## DATASET SECTION
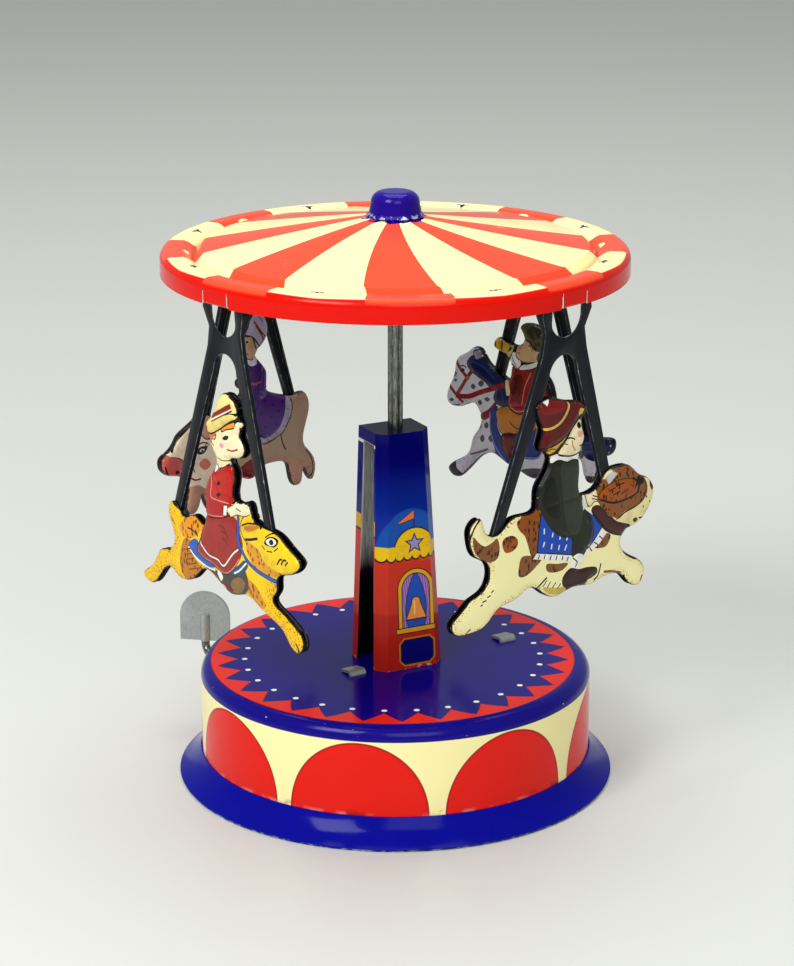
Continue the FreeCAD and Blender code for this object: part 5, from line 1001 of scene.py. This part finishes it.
def filling(ring, spacing=1.0):
    """Points that carry the relief: rows just inside the outline, and a staggered grid in the middle."""
    step = np.roll(ring, -1, axis=0) - np.roll(ring, 1, axis=0)
    inward = np.stack((-step[:, 1], step[:, 0]), axis=1) / np.linalg.norm(step, axis=1)[:, None]
    rows = []
    for depth in (0.12, 0.38, 0.8):
        row = ring + inward * depth
        rows.append(row[edge_distance(row, ring) > depth * 0.85])
    low, high = ring.min(axis=0), ring.max(axis=0)
    down = np.arange(low[1], high[1], spacing * 0.87)
    for index, z in enumerate(down):
        s = np.arange(low[0] + index % 2 * spacing / 2, high[0], spacing)
        row = np.stack((s, np.full(len(s), z)), axis=1)
        row = row[inside(row, ring)]
        if len(row):
            rows.append(row[edge_distance(row, ring) > 1.25])
    kept = np.concatenate(rows)
    return kept[inside(kept, ring)]


def printed_sheet(ring, base, shapes):
    """One flat sheet cut along every painted edge: its points, its triangles, and a colour for each."""
    rings = [ring] + [shape for _, _, shape in shapes]
    colours = [base] + [colour for colour, _, _ in shapes]
    points = [Vector(p) for p in filling(ring)]
    faces = []
    for item in rings:
        faces.append(range(len(points), len(points) + len(item)))
        points += [Vector(p) for p in item]
    found = delaunay_2d_cdt(points, [], faces, 0, 1e-4, False)
    places = np.array([tuple(p) for p in found[0]])
    middles = places[np.array(found[2])].mean(axis=1)
    within = inside(middles, ring)
    top = np.full(len(middles), -1)
    for index, item in enumerate(rings):
        low, high = item.min(axis=0), item.max(axis=0)
        near = np.flatnonzero(within & (middles >= low).all(axis=1) & (middles <= high).all(axis=1))
        top[near[inside(middles[near], item)]] = index
    triangles = [face for face, index in zip(found[2], top) if index >= 0]
    paints = [colours[index] for index in top if index >= 0]
    return places, triangles, paints


def relief(points, ring, shapes, turned_in):
    """Height in mm of the pressed sheet: a rounded edge, a slow swell, and the lift of each shape."""
    edge = edge_distance(points, ring)
    near = np.clip(edge / 0.95, 0.0, 1.0)
    height = 0.65 * np.sqrt(1 - (1 - near) ** 2) + 0.5 * (1 - np.exp(-edge / 3.5))
    height = height - turned_in * (1 - near) ** 3
    for _, lift, shape in shapes:
        if lift:
            deep = np.where(inside(points, shape), edge_distance(points, shape), 0.0)
            share = np.clip(deep / 0.9, 0.0, 1.0)
            height += lift * share * share * (3 - 2 * share) * near
    return height, edge


def pressed_half(label, side, swing, sheet, heights, edges):
    """The mesh of one half of a figure. The inner half has the two belly tabs that reach to the other."""
    points, triangles, paints = sheet
    depth = HANGER_MIDDLE + (HANGER_HALF + heights) * side
    corners = swing.world(points[:, 0] + swing.slide, points[:, 1], depth).tolist()
    faces = [face if side > 0 else face[::-1] for face in triangles]
    if side < 0:
        for middle in TAB_PLACES:
            s = TAB_HALF * np.array((-1, 1, 1, -1)) + middle
            n = HANGER_MIDDLE + HANGER_HALF * TAB_REACH * np.array((-1, -1, 1, 1))
            faces.append(range(len(corners), len(corners) + 4))
            corners += swing.world(s, np.full(4, -TAB_DROP), n).tolist()
    mesh = bpy.data.meshes.new(label)
    mesh.from_pydata(corners, [], faces)
    paint = mesh.color_attributes.new("paint", "FLOAT_COLOR", "CORNER")
    shades = []
    for face in mesh.polygons:
        bare = face.index >= len(triangles)
        face.material_index = 2 if bare else 0
        shades += [TIN if bare else paints[face.index]] * len(face.vertices)
    paint.data.foreach_set("color", np.array(shades).ravel())
    rim = mesh.attributes.new("rim", "FLOAT", "POINT")
    rim.data.foreach_set("value", np.append(edges, np.full(len(corners) - len(edges), 9.0)))
    mesh.shade_smooth()
    return mesh


def reaching_out(shape, ring):
    """A shape whose points near the figure's outline are moved out over it, so that no strip is left bare."""
    moved = []
    for point in shape:
        away = ring - point
        near = away[np.argmin(np.linalg.norm(away, axis=1))]
        far_off = np.linalg.norm(near)
        close = far_off < 1.5 and inside(point[None], ring)[0]
        moved.append(point + near * (1 + 0.6 / max(far_off, 0.05)) if close else point)
    return np.array(moved)


def figure(name, base, text, finish, turned_in=0.0, dent=None):
    """Both halves of one animal with its rider."""
    swing = Swing(name)
    ring = outline_of(name, swing)
    if dent:
        centre, reach, move = dent
        share = np.clip(1 - (np.linalg.norm(ring - centre, axis=1) / reach) ** 2, 0.0, 1.0) ** 2
        ring = ring + share[:, None] * np.array(move)
    shapes = [
        (colour, lift, reaching_out(shape, ring) if lift > 0.12 else shape)
        for colour, lift, shape in read_print(text)
    ]
    sheet = printed_sheet(ring, linear(base)[:3] + (0.0,), shapes)
    heights, edges = relief(sheet[0], ring, shapes, turned_in)
    for side, half in ((1, "outer"), (-1, "inner")):
        mesh = pressed_half(f"{name}_{half}", side, swing, sheet, heights, edges)
        for material in (finish, EDGE_BLACK, BARE_TIN):
            mesh.materials.append(material)
        piece = placed(f"{name}_{half}_print", mesh)
        pressing = piece.modifiers.new("sheet", "SOLIDIFY")
        pressing.thickness = 0.3 * MM
        pressing.offset = -1.0
        pressing.material_offset = 1
        pressing.material_offset_rim = 1
        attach(piece, f"{name}_swing")
        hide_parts(f"{name}_{half}_half")


def hanger_piece(name, materials):
    """The hanger as thin folded tin: shallow below its eye, with one leg spread wider than the solid's."""
    swing = Swing(name)
    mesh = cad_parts[f"{name}_hanger"].data.copy()
    s, z, n = swing.local(np.array([v.co for v in mesh.vertices]))
    share = np.clip((-z - CROTCH_DROP) / (LEG_DROP - CROTCH_DROP), 0.0, 1.0)
    s = s - swing.spread * share * (s < 0)
    thin = np.clip((-z - THIN_START) / THIN_FADE, 0.0, 1.0) * (1 - HANGER_HALF / SOLID_HANGER_HALF)
    depth = HANGER_MIDDLE + (n - HANGER_MIDDLE) * (1 - thin)
    for vertex, place in zip(mesh.vertices, swing.world(s, z, depth)):
        vertex.co = place
    cut = bmesh.new()
    cut.from_mesh(mesh)
    bmesh.ops.remove_doubles(cut, verts=cut.verts, dist=1e-6)
    bmesh.ops.dissolve_limit(cut, angle_limit=math.radians(1.5), verts=cut.verts, edges=cut.edges)
    cut.to_mesh(mesh)
    cut.free()
    mesh.materials.clear()
    for material in materials:
        mesh.materials.append(material)
    for face in mesh.polygons:
        face.material_index = 0
        face.use_smooth = True
    piece = placed(f"{name}_folded_hanger", mesh)
    worn = piece.modifiers.new("worn_edges", "BEVEL")
    worn.width = 0.12 * MM
    worn.segments = 2
    worn.limit_method = "ANGLE"
    worn.angle_limit = math.radians(40)
    worn.material = 1
    worn.harden_normals = True
    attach(piece, f"{name}_swing")
    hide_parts(f"{name}_hanger")


def figure_finish(name, dots, spread, shadow):
    """Glossy print on tin. Fine dots shade the body towards its outline, and the edge is worn."""
    finish = Finish(f"{name}_lithograph", DARK, 0.16)
    colour = finish.tree.nodes.new("ShaderNodeAttribute")
    colour.attribute_name = "paint"
    edge = finish.tree.nodes.new("ShaderNodeAttribute")
    edge.attribute_name = "rim"
    finish.colour = colour.outputs["Color"]
    drawn = Num(finish.tree, colour.outputs["Alpha"])
    rim = Num(finish.tree, edge.outputs["Fac"])
    plain = drawn.under(0.25, 0.1)
    hairy = drawn.between(0.3, 0.7, 0.1)
    # Shadow that deepens towards the outline, then its dots
    turn = (rim * -1.0 + spread) * (1 / spread) + (finish.noise(9, 2) - 0.5) * 1.4
    finish.layer(turn.between(0.3, 9.0, 0.9) * plain * 0.35, linear(shadow))
    dot = finish.cells(0.62) * -1.0 + turn * 0.22
    finish.layer(dot.over(-0.13, 0.06) * plain * 0.85, linear(dots))
    hairs = finish.cells(1.0, (1, 1, 2.0), (0.3, 0.2, 0.0)).under(0.36, 0.1)
    finish.layer(hairs * finish.noise(3.0, 2).over(0.38, 0.1) * hairy * 0.95, linear(dots))
    cloud = finish.noise(3.0, 3)
    finish.layer(cloud.over(0.6, 0.3) * drawn * 0.22, linear("120C0C"))
    # Black edge with bare chips along it
    finish.layer((rim + finish.noise(1.8, 2) * 0.3).under(0.42, 0.16), DARK, 0.3)
    chips = rim.under(0.75, 0.5) * finish.noise(1.1, 3).over(0.68, 0.03)
    finish.layer(chips, TIN, 0.35, 0.85)
    smooth_lacquer(finish)
    return finish.done(specular=0.2)


BARE_TIN = bare_tin("plain_tin")
EDGE_BLACK = enamel_finish("edge_black", DARK, 0.0)
dress(canopy_finish(), "canopy")
dress(drum_finish(), "drum_shell")
dress(enamel_finish("blue_paint", FOOT_BLUE, 0.5, 0.07), "foot_ring")
dress(enamel_finish("cap_paint", CAP_BLUE, APEX + 1.1, 0.16), "cap")
dress(tower_finish(), "tower")
dress(BARE_TIN, "bottom_plate")
dress(bare_tin("key_tin", linear("A6ACAB"), 0.38, (1, 1, 3), 0.7), "key_plate")
dress(
    steel_finish("steel", "6A6D67", 0.24, "43453F"),
    "shaft_tube", "canopy_hub", "spindle", "winding_arbor", "lay_arbor", "crown_arbor", "motor_pillars",
)
dress(
    steel_finish("motor_steel", "B0B2B0", 0.36, "888A8A", metal=0.7),
    "motor_plate_front", "motor_plate_back", "shaft_bridge", "click_spring", "ratchet_click", "ratchet_wheel",
)
dress(steel_finish("spring_steel", "6E7480", 0.3, "454C5C", 0.6), "mainspring")
dress(
    brass_finish(),
    "great_wheel", "lay_pinion", "lay_wheel", "crown_pinion", "crown_wheel", "spindle_pinion",
)
HANGER_LOOK = (hanger_finish(), worn_edge_finish())
for owner in SWINGS:
    hanger_piece(owner, HANGER_LOOK)
figure("rabbit", "F8CE10", RABBIT_PRINT, figure_finish("rabbit", "6A3A08", 6.0, "D58A10"))
figure("dog", "FAF2B4", DOG_PRINT, figure_finish("dog", "3A1606", 1.6, "E0C070"))
figure("horse", "D2D1D8", HORSE_PRINT, figure_finish("horse", "50505C", 2.5, "9A98AA"), 0.6)
# The pig's darker body colour is painted shade on its rump; a lighter fill in its print paints light on the
# head
figure(
    "pig", "AC9076", PIG_PRINT, figure_finish("pig", "8A5040", 4.0, "A87E68"), 0.6,
    ((10.5, -43.0), 8.0, (-6.5, -1.0)),
)


# Floor, light and camera

def floor():
    mesh = bpy.data.meshes.new("floor")
    corners = [(x * FLOOR_HALF, y * FLOOR_HALF, 0) for x, y in ((-1, -1), (1, -1), (1, 1), (-1, 1))]
    mesh.from_pydata(corners, [], [(0, 1, 2, 3)])
    item = placed("floor", mesh)
    material = bpy.data.materials.new("floor")
    material.use_nodes = True
    shader = material.node_tree.nodes["Principled BSDF"]
    shader.inputs["Base Color"].default_value = linear("D3D5D0")
    shader.inputs["Roughness"].default_value = 0.42
    mesh.materials.append(material)


def lamp(name, place, size, power):
    light = bpy.data.lights.new(name, "AREA")
    light.shape = "RECTANGLE"
    light.size = size
    light.size_y = size
    light.energy = power
    item = placed(name, light)
    item.location = place
    item.rotation_euler = (LAMP_AIM - Vector(place)).to_track_quat("-Z", "Y").to_euler()


def studio():
    floor()
    world = bpy.data.worlds.new("studio")
    bpy.context.scene.world = world
    world.use_nodes = True
    world.node_tree.nodes["Background"].inputs["Color"].default_value = linear("DADCD8")
    world.node_tree.nodes["Background"].inputs["Strength"].default_value = 0.55
    lamp("window_left", (-0.6, -0.75, 0.95), 0.5, 10.5)
    lamp("window_front", (0.2, -1.0, 0.75), 0.6, 3.6)
    lamp("overhead", (0.0, 0.3, 1.3), 1.0, 10.0)


def camera():
    view = bpy.data.cameras.new("camera")
    view.sensor_fit = "HORIZONTAL"
    view.sensor_width = 36
    view.lens = LENS
    view.clip_end = 50
    item = placed("camera", view)
    item.location = CAMERA_PLACE
    item.rotation_euler = (math.pi / 2 - CAMERA_TILT, 0, 0)
    bpy.context.scene.camera = item


studio()
camera()
bpy.context.scene.view_settings.view_transform = "Standard"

## WHAT IS BEING ASKED
List every line above containing the word "scene".

## TASK RESULT
Continue the FreeCAD and Blender code for this object: part 5, from line 1001 of scene.py. This part finishes it.
    bpy.context.scene.world = world
    bpy.context.scene.camera = item
bpy.context.scene.view_settings.view_transform = "Standard"